* **Work to do**
Your task is to restate the data word for word.

* **Dataset excerpt**
══════════════════════════════
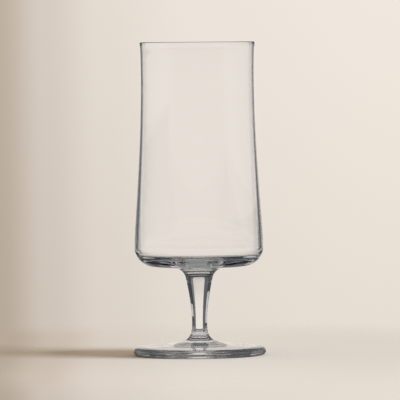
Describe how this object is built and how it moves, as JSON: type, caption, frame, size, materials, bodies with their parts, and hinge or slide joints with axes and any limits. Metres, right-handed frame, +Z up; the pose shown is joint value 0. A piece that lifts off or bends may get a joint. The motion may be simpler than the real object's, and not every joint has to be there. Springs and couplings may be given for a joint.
{
  "type": "pilsner glass",
  "caption": "Stemmed pilsner glass in one piece: tall bowl with a soft waist, a rounded shoulder and a thick floor, on a tapered stem and a round foot with a hollow underside.",
  "frame": {"origin": "on the glass's own axis, in the plane of the table that it stands on", "axes": "+Z up along the axis of the glass, from the foot to the rim; the glass is round about Z, so X and Y are free"},
  "size_m": [0.0753, 0.0752, 0.178],
  "materials": {
    "clear_glass": "clear colourless glass with a fire-polished surface, smooth all over"
  },
  "bodies": {
    "root": {"pilsner_glass": "clear_glass"}
  },
  "joints": []
}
══════════════════════════════
* **Correct result**
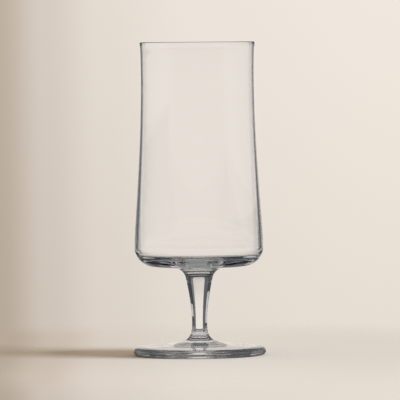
Describe how this object is built and how it moves, as JSON: type, caption, frame, size, materials, bodies with their parts, and hinge or slide joints with axes and any limits. Metres, right-handed frame, +Z up; the pose shown is joint value 0. A piece that lifts off or bends may get a joint. The motion may be simpler than the real object's, and not every joint has to be there. Springs and couplings may be given for a joint.
{
  "type": "pilsner glass",
  "caption": "Stemmed pilsner glass in one piece: tall bowl with a soft waist, a rounded shoulder and a thick floor, on a tapered stem and a round foot with a hollow underside.",
  "frame": {"origin": "on the glass's own axis, in the plane of the table that it stands on", "axes": "+Z up along the axis of the glass, from the foot to the rim; the glass is round about Z, so X and Y are free"},
  "size_m": [0.0753, 0.0752, 0.178],
  "materials": {
    "clear_glass": "clear colourless glass with a fire-polished surface, smooth all over"
  },
  "bodies": {
    "root": {"pilsner_glass": "clear_glass"}
  },
  "joints": []
}